Others say it’s Africa’s turn. Nigeria’s Yonov Frederick Agah, one of Azevedo’s deputies, and Eloi Laourou, Benin’s ambassador to the United Nations are on the list, along with Hamid Mamdouh, a lawyer and former WTO director of trade in services and investment who was previously a trade negotiator for Egypt.
Mamdouh argues: “The African aspiration is predicated on the fact that post was never held by an African. The African Union decided last July that the next director-general of the WTO should be from Africa.”
Spain’s foreign minister Arancha González and Dutch trade minister Sigrid Kaag are also said to be considering a run.

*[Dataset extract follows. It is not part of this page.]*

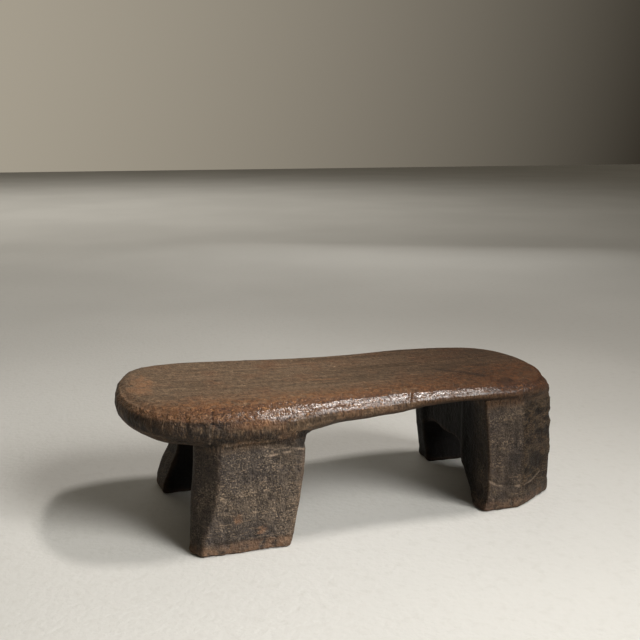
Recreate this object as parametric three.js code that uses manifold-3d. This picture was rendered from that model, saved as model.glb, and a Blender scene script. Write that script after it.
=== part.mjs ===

However, to those who claim that it’s time for a female chief, Wendy Cutler of the Asia Society Policy Institute and former acting deputy US trade representative, says the selection process is hard enough without gender criteria thrown in.
“Certain people view this as more of a member-driven organisation so are looking for someone who’s a consensus builder. Others feel the WTO needs an activist who can push people off their national positions,” she says.
“Once you start saying it has to be a woman or from a developing country or from a certain region, you’re just limiting the pool.
“I worry it’ll take a lot more time than people anticipate and in the meantime you’ll have an acting director-general, which is going to mean the WTO won’t be able to move boldly to address the challenges it’s facing on dispute settlement, negotiation and monitoring. The last thing the WTO needed was to have a director-general selection process at a point where it’s fragile and overburdened.”